With O'Connor's retirement from the US supreme court, the Republican counter-revolution sees the chance of a lifetime
Ever since Franklin D Roosevelt breached the conservative fortress of the US supreme court, Republicans have dreamed of restoration. Every Republican president attempted to fill the court with judges who would stall, overcome and even reverse change in the law and in American society. President Eisenhower felt that appointing Earl Warren as chief justice was the "biggest damn-fool mistake I ever made". Warren became the leader of liberal jurisprudence, using the law to advance social equality and rights. "Impeach Warren!" became the cry of the right.
President Nixon attempted to pack the court with two southern segregationists who were rejected by the Senate. His choice for chief justice, Warren Burger, as conservative as he was, disappointed him and he took to calling him "a dumb Swede". At last, he selected William Rehnquist, the farthest-right candidate he could find, a judge who had personally intimidated blacks and Hispanics from voting at polling places and written a memo in favour of segregation. Before his confirmation hearing Nixon instructed him to "be as mean and rough as they said you were".
Rehnquist's consistent conservatism made him President Reagan's natural choice for chief justice. Reagan, too, hoped to pack the court with justices who would play well with Rehnquist. He appointed Antonin Scalia, even further to the right than Rehnquist, and Robert Bork, perhaps even to Scalia's right, a dyspeptic reactionary rejected by the Democratic Senate. And Reagan named Sandra Day O'Connor, gaining credit for appointing the first woman, who also happened to be a conservative former state senator from Arizona, such a close friend of fellow Arizonan Rehnquist that they had once dated.

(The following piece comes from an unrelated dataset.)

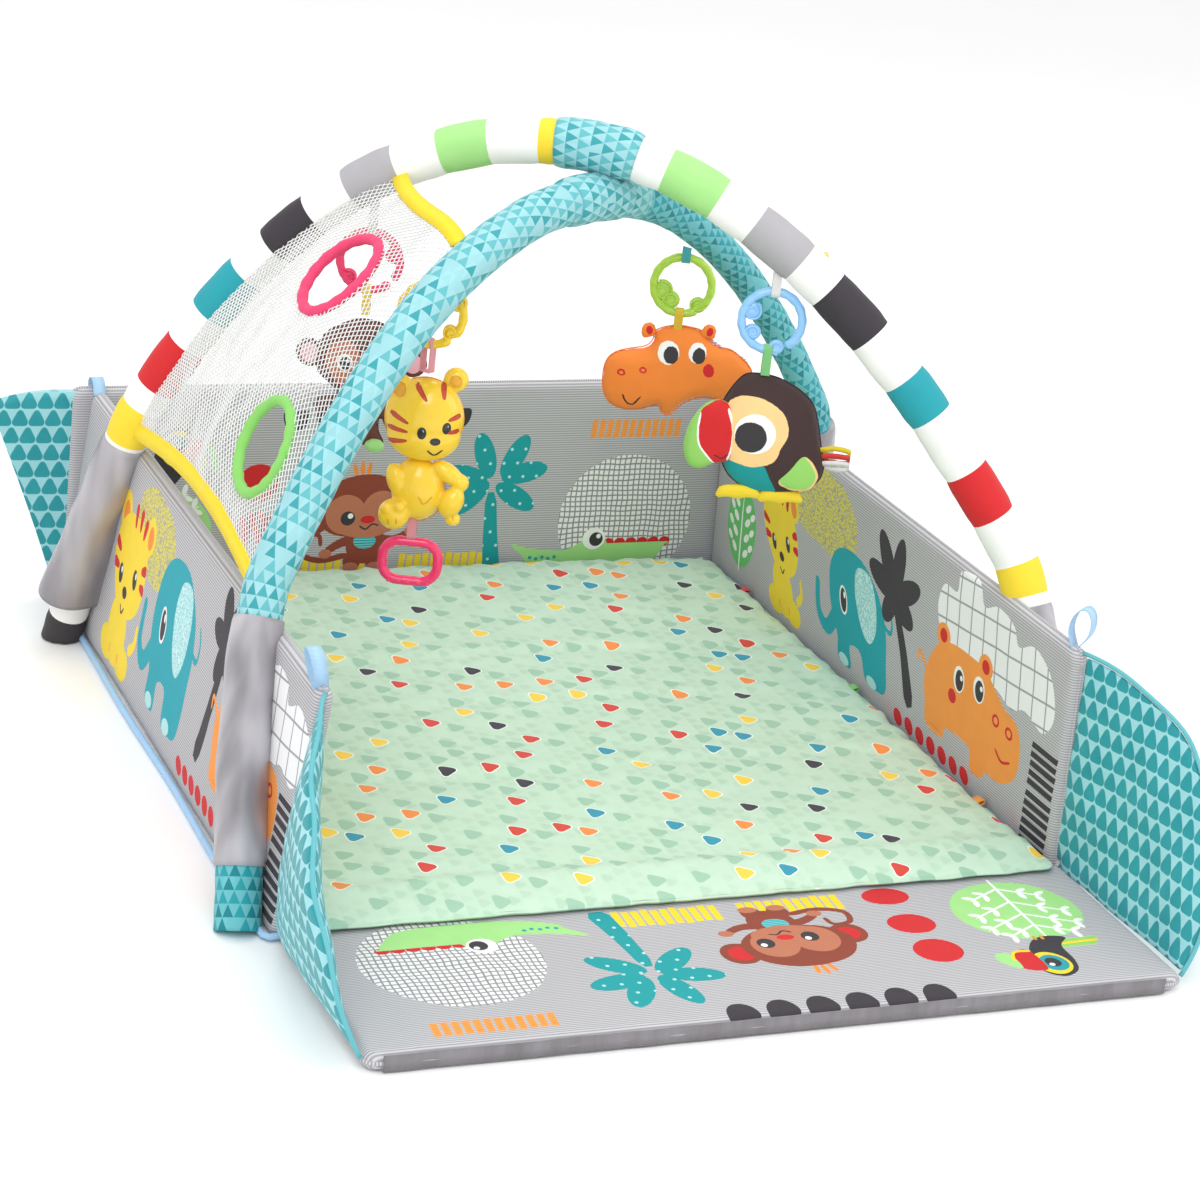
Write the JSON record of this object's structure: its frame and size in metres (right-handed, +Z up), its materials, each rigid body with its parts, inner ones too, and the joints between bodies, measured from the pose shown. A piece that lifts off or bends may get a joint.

President George HW Bush believed that he was filling the court with traditional conservatives, but played two wild cards. David Souter has aligned himself with the moderates and liberals. Clarence Thomas has been consumed with a bottomless ideological fervour fed by rage and resentment; he appears not to have recovered from his confirmation hearing, where he was accused of sexual harassment, which he decried as a "hi-tech lynching". Initially Thomas walked in the shadow of Scalia, but he has emerged on an even farther shore of the right.